Hewitt Survey Predicts Buoyant Salaries In 2003

New Delhi: | Updated: Jan 24 2003, 05:30am hrs
Salaries in corporate India can expect to witness a double digit growth this year according to Hewitt Associates Seventh Annual India Salary Increase Survey released on Thursday.

Information Technology Enabled Services (ITES) witnessed the highest salary increase of 12.6 per cent in 2002. Other leading increases took place for software development, accounting/consulting, fast moving consumer goods (FMCG)/retail and pharmaceuticals with 11.2, 10.9, 10.8 and 10.6 per cent respectively.

The worst performers were banks, automobiles, chemicals, hotels and financial services with increases of 5.7, 8, 8.1, 8.3 and 8.9 per cent respectively.

All of the sectors are expected to witness a marginal increase in 2003, except pharmaceuticals, banks and chemicals which would see drops of up to one percentage point.

In absolute terms, banking and consulting, FMCG and ITES continued to be the highest paymasters. The survey covered 374 companies in the private sector.

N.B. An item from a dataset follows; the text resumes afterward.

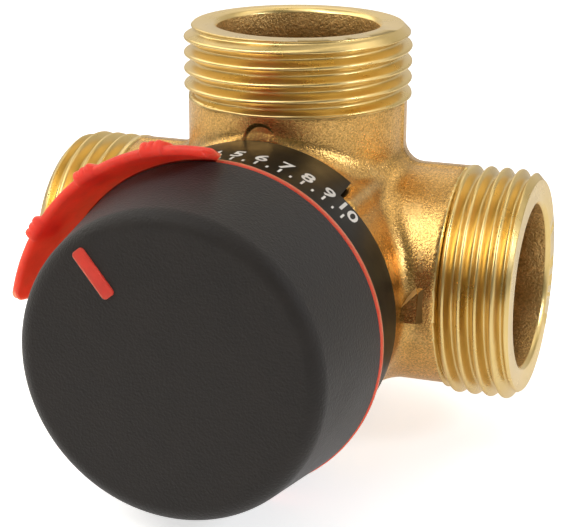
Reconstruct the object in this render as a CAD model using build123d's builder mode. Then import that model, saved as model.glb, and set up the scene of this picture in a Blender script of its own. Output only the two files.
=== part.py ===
from build123d import *
from math import asin, cos, degrees, radians, sin, tan
import os

# Three-way rotary mixing valve, in millimetres.
# The origin is where the axes of the three ports meet the axis of the knob.
# +X is the right port, -X the left port, +Z the upper port and -Y the knob.
# A depth is counted from the origin towards the knob, along -Y.

# Ports: threaded spigots for flat-sealing union nuts, on cast necks
port_reach = 36.0
thread_major_r = 16.62
thread_lead_in = 1.3
port_bore_r = 11.8
bore_mouth_chamfer = 0.5
neck_step = 0.62
neck_standoff = 4.3
rear_land = 0.4
neck_front_margin = 0.5
side_neck_lift = 0.5
neck_blend = 2.8

# Valve chamber, cast in one with the ports and bored from the front
chamber_r = 17.5
chamber_wall = 3.8
rear_wall = 5.2
rear_draw = 4.0
rear_draw_start = 3.0
rear_edge_radius = 3.5
rear_boss_r = 9.5
rear_boss_height = 2.0
rear_boss_edge = 1.0

# Front neck, which takes the bonnet inside and the dial sleeve outside
bonnet_seat_step = 0.7
ring_groove_depth = 1.1
front_neck_wall = 1.4
front_neck_length = 5.7
front_neck_lip = 2.0
front_neck_chamfer = 0.5

# Cast marks and the locating lug
lug_r = 1.7
lug_height = 0.7
lug_setback = 0.4
mark_height = 0.8
mark_root = 1.6
mark_inset = 1.5
arrow_top_z = 3.1
arrow_bottom_z = -1.8
arrow_length = 6.3
round_mark_r = 2.1
round_mark_inset = 3.4

# Rotor: a half drum that leaves one side port open and closes the other
rotor_clearance = 0.08
rotor_wall = 2.2
rotor_half_angle = 89.0
rotor_plate = 2.0
rotor_end_play = 0.1
rotor_hub_r = 7.0
rotor_hub_front_length = 5.0
rotor_hub_rear_length = 3.6
trunnion_r = 3.5
trunnion_length = 4.0
running_clearance = 0.05
seat_clearance = 0.02

# Plain bearing, thrust washers and drive pin
rear_bearing_wall = 1.4
rear_bearing_length = 3.6
bearing_hole_spare = 0.6
washer_thickness = 0.5
washer_width = 2.6
drive_pin_r = 1.0
drive_pin_inset = 0.4

# Shaft
shaft_r = 5.5
shaft_collar_r = 8.6
shaft_collar = 1.6
tongue_thickness = 4.0
tongue_width = 9.0
tongue_length = 4.2
drive_r = 5.0
drive_flat = 3.6
drive_length = 12.6
shaft_end_chamfer = 0.6

# Bonnet and seals
bonnet_length = 7.9
bonnet_boss_r = 9.0
bonnet_boss_length = 5.0
bonnet_rim_wall = 1.8
bonnet_recess_depth = 4.6
bonnet_rib = 1.4
bonnet_rib_count = 6
bonnet_seal_section = 2.0
bonnet_seal_inset = 3.1
shaft_seal_section = 1.75
inner_seal_inset = 2.7
outer_seal_inset = 6.9
seal_groove_spare = 0.5
wiper_r = 7.4
wiper_thickness = 1.2
ring_thickness = 1.2
ring_width = 2.5
ring_gap_angle = 34.0
ring_gap_middle = -90.0
ring_eye_r = 1.9
ring_eye_hole_r = 0.9

# Dial sleeve, keyed by the cast lug
sleeve_clearance = 0.1
sleeve_wall = 1.28
sleeve_length = 9.7
sleeve_tab_length = 5.65
sleeve_tab_from = 51.0
sleeve_tab_to = 129.0
sleeve_web = 1.6
sleeve_web_margin = 2.0
sleeve_front_edge = 0.3
stop_lug_clearance = 0.85
stop_lug_sweep = 9.0

# Knob: the red core with its finger grip, and the black cap over it
knob_gap = 0.25
knob_overhang = 1.27
knob_ring_thickness = 0.9
knob_register = 1.3
cap_step = 0.15
cap_taper = 2.5
cap_height = 16.9
cap_edge_radius = 2.4
cap_wall = 1.8
cap_socket_wall = 1.4
cap_rib = 1.2
cap_rib_clearance = 5.65
cap_socket_clearance = 2.35
cap_rib_count = 6
cap_rib_turn = 30.0
hub_r = 8.2
hub_overhang = 0.4
hub_slot = 1.3
hub_slot_count = 2
hub_slot_length = 8.7
clip_section_r = 0.6
clip_inset = 3.7
clip_gap_angle = 40.0
clip_turn = 45.0

# Travel and pointer: angles are seen from the front, from +X towards +Z
pointer_angle = 128.2
stop_angle_left = 135.0
stop_angle_right = 45.0
stop_rib_sweep = 14.0
stop_rib_inset = 2.7
stop_rib_width = 4.0
stop_rib_clearance = 0.75
stop_play_angle = 0.4
pointer_width = 1.9
pointer_length = 7.25
pointer_inset = 1.8
pointer_proud = 0.35
pointer_corner = 0.55
pointer_edge = 0.2
slot_clearance = 0.05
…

The report also showed 98.6 per cent of the surveyed companies having a performance management system in place, while 88.1 per cent link salary increase to performance rating. Outstanding performers got a 18.45 per cent raise, compared to just 3.9 per cent for those with below average performers. Average and above average workers got a 10.5 and 14.2 per cent raise respectively.

There has also been a increased incidence of variable pay last year, a trend that could continue to rise by a few percentage points across all employee categories in this year. Senior/top management had 16.5 per cent of their remuneration in the form of variable pay. Managers, supervisors, clerical and manual labour categories had 13, 10.8, 7 and 4.1 per cent respectively.

What has also come out are falling increases since 1997 for most of the employee categories, from highs of about 24 per cent to around 10 per cent last year. However, this trend is expected to reverse in 2003.

A majority of respondents agreed that their companies could save costs not as much as by cutting salaries, but looking at other cost heads. They see business sense to outsource non-core business activities. The top three human resource activities being outsourced currently are market benchmarking and design of compensation programs, training programs and statutory compliance. In contrast, the one ranked as most important to be outsourced are salary and benefits processing.

About half the respondents also faced challenges in attracting and retaining talent, up from around 40 per cent in 2001. The job groups posing the greatest challenges were information technology, sales, marketing and operations. The strategies most commonly used to attract and retain talent were seen as perquisites like training and re-training, flexible work hours and compressed work hours.